▶ _WHAT YOU WILL DO_
Return exactly the listing's lines, from its first line to the line holding "of the car.", ends included.

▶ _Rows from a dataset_
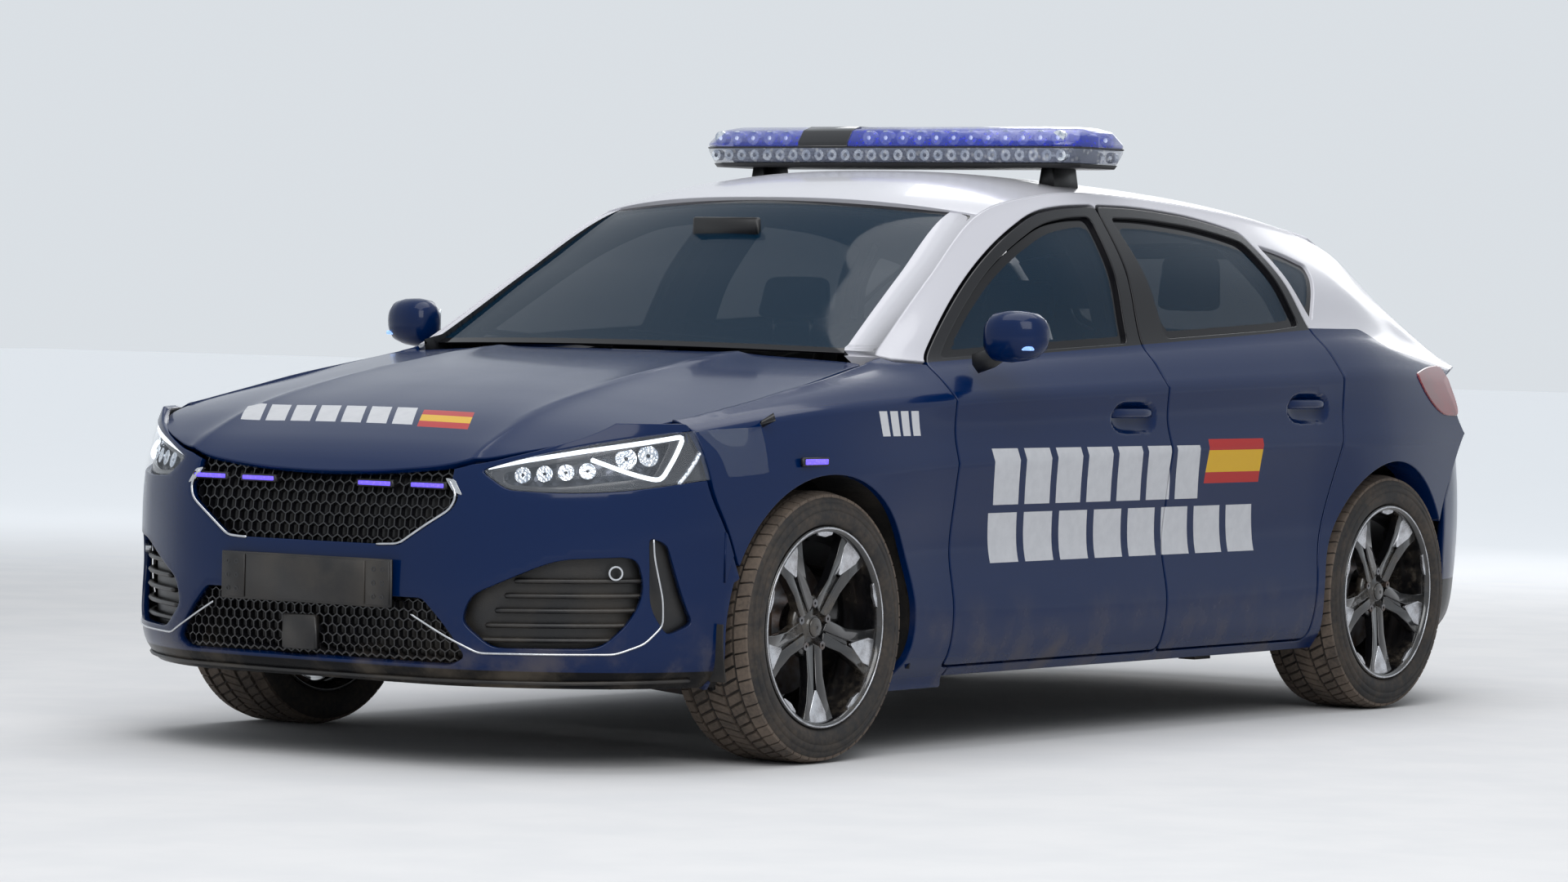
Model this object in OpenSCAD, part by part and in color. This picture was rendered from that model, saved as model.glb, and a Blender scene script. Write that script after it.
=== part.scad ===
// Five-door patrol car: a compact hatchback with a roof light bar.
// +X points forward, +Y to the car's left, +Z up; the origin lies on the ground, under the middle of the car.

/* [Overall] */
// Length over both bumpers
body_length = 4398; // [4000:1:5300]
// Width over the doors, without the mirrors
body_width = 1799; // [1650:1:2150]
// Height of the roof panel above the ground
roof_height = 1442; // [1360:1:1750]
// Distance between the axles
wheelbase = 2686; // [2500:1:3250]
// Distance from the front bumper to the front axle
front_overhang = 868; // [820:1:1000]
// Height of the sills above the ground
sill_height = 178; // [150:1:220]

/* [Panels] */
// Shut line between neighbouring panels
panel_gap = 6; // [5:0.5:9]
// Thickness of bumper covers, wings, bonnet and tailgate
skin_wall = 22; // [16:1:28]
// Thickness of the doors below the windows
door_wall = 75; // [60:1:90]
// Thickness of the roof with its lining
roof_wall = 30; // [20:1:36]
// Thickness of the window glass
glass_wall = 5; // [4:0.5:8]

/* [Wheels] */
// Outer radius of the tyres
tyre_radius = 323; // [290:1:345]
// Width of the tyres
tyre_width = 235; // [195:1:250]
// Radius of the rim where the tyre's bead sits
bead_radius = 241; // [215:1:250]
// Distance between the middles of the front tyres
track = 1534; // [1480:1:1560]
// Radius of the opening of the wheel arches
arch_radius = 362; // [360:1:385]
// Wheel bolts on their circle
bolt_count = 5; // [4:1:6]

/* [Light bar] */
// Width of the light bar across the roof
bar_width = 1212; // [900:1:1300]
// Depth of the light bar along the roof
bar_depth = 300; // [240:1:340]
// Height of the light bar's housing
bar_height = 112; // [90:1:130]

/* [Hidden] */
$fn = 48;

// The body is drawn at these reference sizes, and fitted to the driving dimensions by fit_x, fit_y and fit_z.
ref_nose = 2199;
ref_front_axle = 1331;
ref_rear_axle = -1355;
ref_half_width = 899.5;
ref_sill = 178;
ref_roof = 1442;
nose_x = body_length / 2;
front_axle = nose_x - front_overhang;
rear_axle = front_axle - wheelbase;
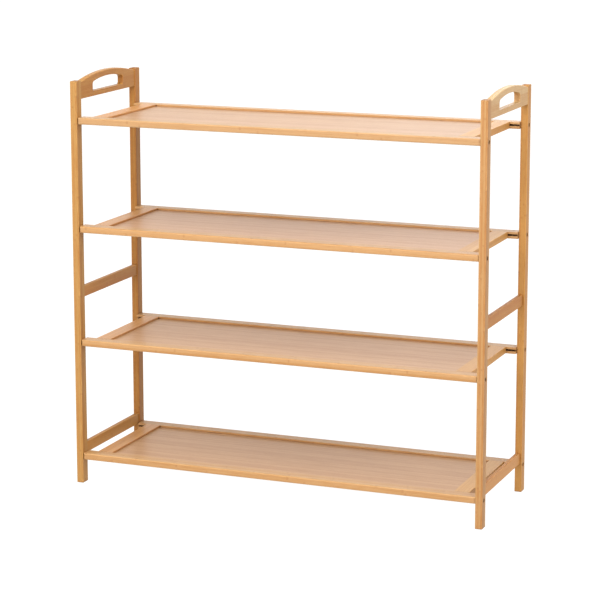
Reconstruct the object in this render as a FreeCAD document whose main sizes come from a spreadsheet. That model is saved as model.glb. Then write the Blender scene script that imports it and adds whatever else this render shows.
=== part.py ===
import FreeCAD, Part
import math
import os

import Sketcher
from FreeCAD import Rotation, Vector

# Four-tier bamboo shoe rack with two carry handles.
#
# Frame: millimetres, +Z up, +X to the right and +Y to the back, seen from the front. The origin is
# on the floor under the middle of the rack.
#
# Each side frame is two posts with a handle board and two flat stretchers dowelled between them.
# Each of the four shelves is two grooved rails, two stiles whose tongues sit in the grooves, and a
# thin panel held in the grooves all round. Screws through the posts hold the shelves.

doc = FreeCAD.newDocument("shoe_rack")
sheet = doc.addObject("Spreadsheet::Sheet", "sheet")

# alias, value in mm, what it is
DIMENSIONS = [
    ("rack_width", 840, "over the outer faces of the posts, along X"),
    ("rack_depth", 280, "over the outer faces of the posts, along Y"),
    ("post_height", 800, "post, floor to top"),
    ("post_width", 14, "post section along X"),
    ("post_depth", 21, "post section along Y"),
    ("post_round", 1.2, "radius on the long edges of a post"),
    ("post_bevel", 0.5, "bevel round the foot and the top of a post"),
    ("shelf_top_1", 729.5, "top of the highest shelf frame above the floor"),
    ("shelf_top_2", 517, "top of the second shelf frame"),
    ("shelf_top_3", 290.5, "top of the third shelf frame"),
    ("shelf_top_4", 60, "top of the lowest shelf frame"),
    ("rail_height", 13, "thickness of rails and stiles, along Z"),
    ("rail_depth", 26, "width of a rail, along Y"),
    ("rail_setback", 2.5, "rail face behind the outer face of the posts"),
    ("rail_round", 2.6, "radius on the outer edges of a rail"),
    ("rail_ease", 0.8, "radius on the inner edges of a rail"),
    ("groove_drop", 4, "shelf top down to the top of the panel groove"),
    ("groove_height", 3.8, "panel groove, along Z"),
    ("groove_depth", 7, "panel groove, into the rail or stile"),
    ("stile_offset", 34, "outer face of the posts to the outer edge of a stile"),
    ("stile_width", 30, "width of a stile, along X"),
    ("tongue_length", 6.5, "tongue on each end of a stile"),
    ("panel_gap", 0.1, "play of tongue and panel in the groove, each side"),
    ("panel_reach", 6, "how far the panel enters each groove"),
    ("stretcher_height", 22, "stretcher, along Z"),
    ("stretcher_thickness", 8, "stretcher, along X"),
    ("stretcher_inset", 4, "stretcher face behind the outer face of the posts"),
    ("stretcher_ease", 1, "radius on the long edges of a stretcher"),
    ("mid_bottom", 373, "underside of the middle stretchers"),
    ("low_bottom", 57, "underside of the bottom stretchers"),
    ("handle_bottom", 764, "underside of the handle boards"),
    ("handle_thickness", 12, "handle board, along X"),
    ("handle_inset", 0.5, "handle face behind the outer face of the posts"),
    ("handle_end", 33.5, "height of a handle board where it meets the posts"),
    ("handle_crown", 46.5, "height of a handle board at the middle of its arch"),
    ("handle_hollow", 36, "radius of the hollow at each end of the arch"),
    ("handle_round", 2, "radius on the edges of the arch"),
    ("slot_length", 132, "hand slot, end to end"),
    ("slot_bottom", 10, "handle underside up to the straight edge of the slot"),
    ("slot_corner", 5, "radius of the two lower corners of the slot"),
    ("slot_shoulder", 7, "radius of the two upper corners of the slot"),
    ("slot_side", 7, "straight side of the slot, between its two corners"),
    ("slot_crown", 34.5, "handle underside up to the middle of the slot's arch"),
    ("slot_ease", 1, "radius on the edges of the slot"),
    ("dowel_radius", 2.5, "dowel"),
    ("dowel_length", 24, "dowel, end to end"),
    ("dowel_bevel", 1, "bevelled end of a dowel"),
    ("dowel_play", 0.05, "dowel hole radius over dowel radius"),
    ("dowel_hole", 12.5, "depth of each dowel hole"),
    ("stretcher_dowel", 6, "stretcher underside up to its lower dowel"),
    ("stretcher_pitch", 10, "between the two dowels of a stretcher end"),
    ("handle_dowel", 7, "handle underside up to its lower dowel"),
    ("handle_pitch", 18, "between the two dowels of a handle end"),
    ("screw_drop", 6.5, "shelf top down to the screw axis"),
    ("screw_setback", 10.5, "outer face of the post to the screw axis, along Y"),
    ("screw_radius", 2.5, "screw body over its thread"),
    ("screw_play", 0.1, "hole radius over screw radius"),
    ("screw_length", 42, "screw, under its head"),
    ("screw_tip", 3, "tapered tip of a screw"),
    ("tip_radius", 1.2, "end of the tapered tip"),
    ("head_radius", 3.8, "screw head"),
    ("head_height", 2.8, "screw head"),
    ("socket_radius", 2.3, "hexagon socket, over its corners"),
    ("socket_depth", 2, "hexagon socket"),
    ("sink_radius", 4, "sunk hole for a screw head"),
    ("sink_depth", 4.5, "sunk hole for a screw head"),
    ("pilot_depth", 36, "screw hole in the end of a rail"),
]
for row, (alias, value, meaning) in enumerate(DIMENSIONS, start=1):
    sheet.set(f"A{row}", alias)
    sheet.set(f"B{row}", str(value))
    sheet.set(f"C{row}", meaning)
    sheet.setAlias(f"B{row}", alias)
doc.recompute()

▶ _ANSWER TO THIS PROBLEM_
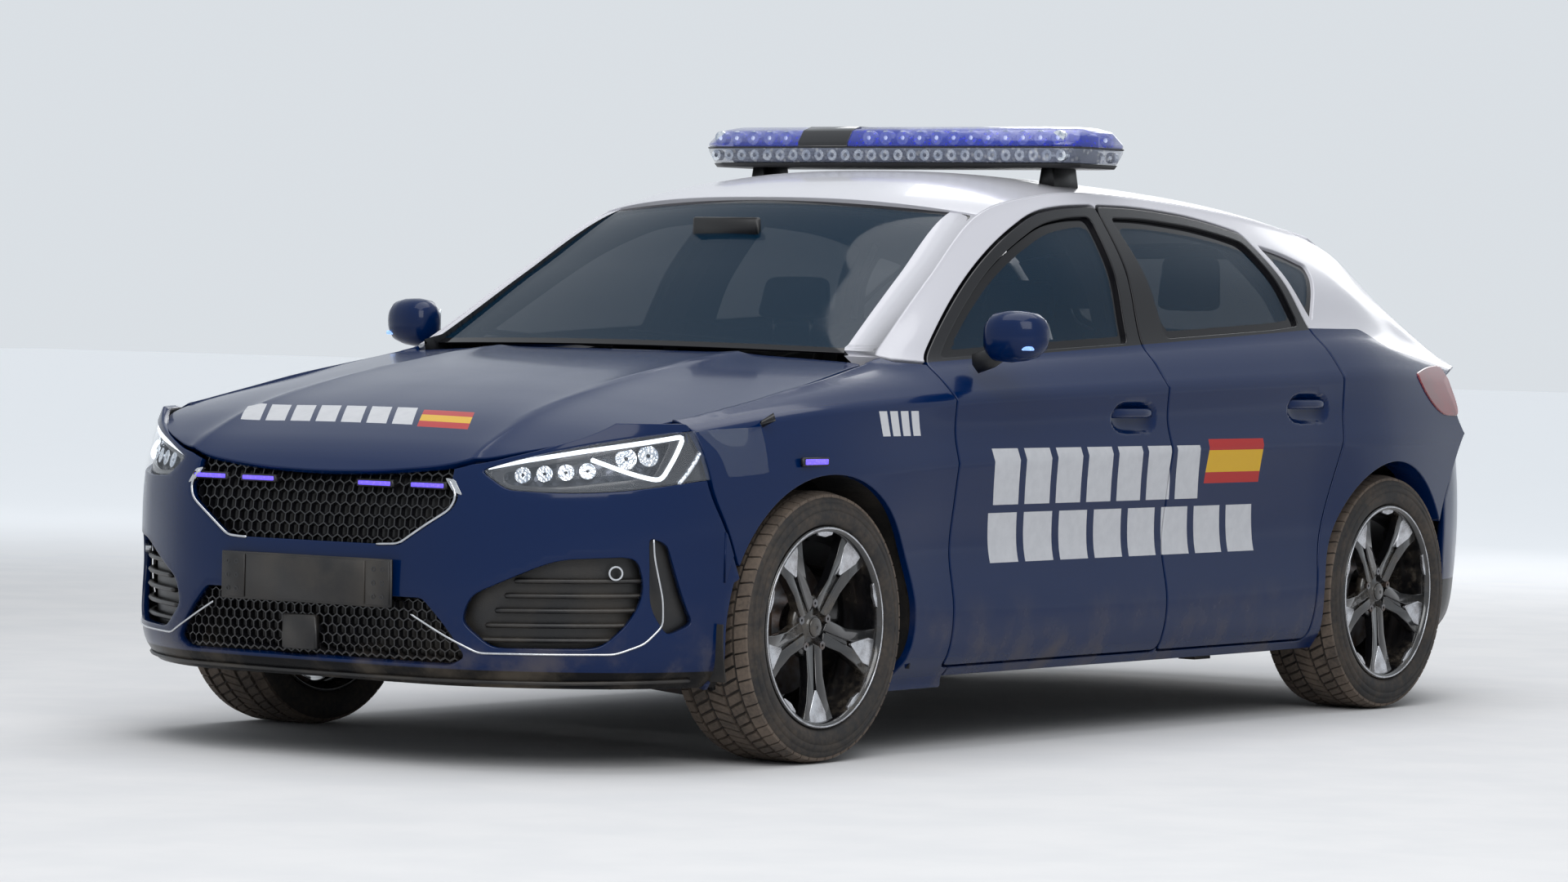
Model this object in OpenSCAD, part by part and in color. This picture was rendered from that model, saved as model.glb, and a Blender scene script. Write that script after it.
=== part.scad ===
// Five-door patrol car: a compact hatchback with a roof light bar.
// +X points forward, +Y to the car's left, +Z up; the origin lies on the ground, under the middle of the car.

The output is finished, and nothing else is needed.